Lo scorso 5 agosto è arrivata una sentenza rimasta un po’ troppo sottotraccia: il giudice americano Amit Mehta ha confermato le accuse mosse – da anni – dal Dipartimento di Giustizia americano contro Google. Di fatto, dunque, è stato data per assodata una dinamica messa in evidenza anche dall’Antitrust statunitense: l’azienda, in particolare la sua controllante Alphabet, ha abusato della sua posizione dominante sul mercato dei motori di ricerca. Big G ha annunciato il ricorso, ma ora rischia veramente grosso: a breve potrebbe essere ordinata la vendita (obbligatoria) del suo motore di ricerca Chrome.
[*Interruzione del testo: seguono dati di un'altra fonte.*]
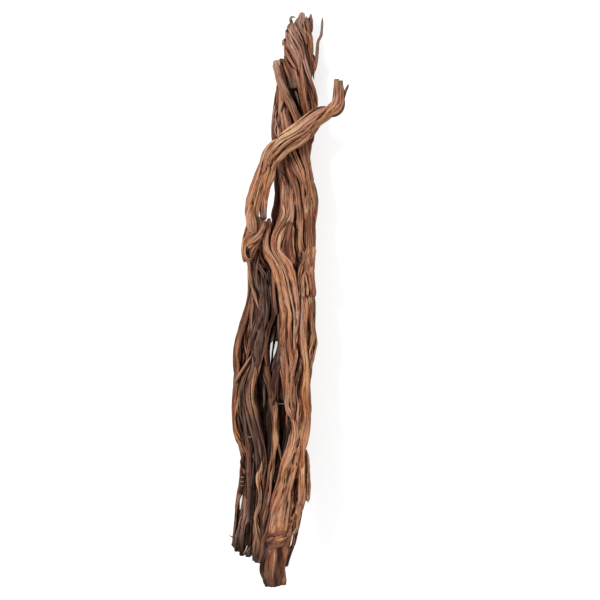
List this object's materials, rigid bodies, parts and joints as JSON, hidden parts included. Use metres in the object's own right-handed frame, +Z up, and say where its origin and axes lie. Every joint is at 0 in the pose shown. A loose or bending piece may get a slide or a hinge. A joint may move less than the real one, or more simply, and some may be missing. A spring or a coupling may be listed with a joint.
{
  "type": "dry grapevine trunk",
  "caption": "Cut, dry, bare grapevine: a tall clump of fluted, twisting stems with a broken top and one limb that loops across the front, lying on its back.",
  "frame": {"origin": "centre of the footprint, on the floor the clump lies on", "axes": "+X along the clump from its cut feet to its broken top, +Z up, out of its front"},
  "size_m": [1.8472, 0.3814, 0.3129],
  "materials": {
    "light_wood": "dry, matt, fluted grain, warm tan to red-brown with near-black grooves",
    "dark_wood": "dry, matt, weathered grey-brown with near-black grooves"
  },
  "bodies": {
    "root": {"broken_stem": "light_wood", "centre_stem": "light_wood", "crown_stem": "light_wood", "front_stem": "light_wood", "gap_stem": "dark_wood", "inner_stem": "dark_wood", "left_front_stem": "light_wood", "left_inner_stem": "dark_wood", "left_knot": "light_wood", "left_middle_stem": "dark_wood", "left_outer_stem": "dark_wood", "left_rear_strand": "dark_wood", "left_thin_shoot": "dark_wood", "loop_limb_crossing": "light_wood", "loop_limb_left": "light_wood", "loop_limb_right": "light_wood", "loop_limb_tip": "light_wood", "loop_limb_twig": "light_wood", "main_trunk": "light_wood", "rear_left_stem": "dark_wood", "rear_middle_stem": "dark_wood", "rear_right_stem": "dark_wood", "ribbon_stem": "light_wood", "right_branch": "light_wood", "thin_right_foot": "dark_wood", "top_twig": "dark_wood", "winding_stem": "light_wood"}
  },
  "joints": []
}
Una storia che ha origini lontane nel tempo. La prima mossa del Dipartimento di Giustizia americano risale al primo mandato di Donald Trump alla Casa Bianca, ma la sentenza è arrivata proprio negli ultimi mesi della Presidenza Biden. Proprio per questo motivo, a differenza di ciò che è avvenuto con TikTok, ci potrebbe essere un filo comune (più unico che raro) tra le due amministrazioni. Google, dunque, rischia di pagare caro le sue azioni, come quelle di riempire di miliardi di dollari le tasche di Apple a Samsung affinché impostassero Chrome come motore di ricerca predefinito sui loro smartphone.
Ma non è tutto. Un faro è stato acceso anche su Android che, almeno per ora, non dovrà essere venduto. Però, si potrebbe chiedere a Google di rimuovere quel “cordone ombelicale” digitale che unisce il sistema operativo a funzioni (impostate di default) e servizi come Search e Play Store. Dunque, si “rischia” di mettere una toppa a una dinamica evidente da anni.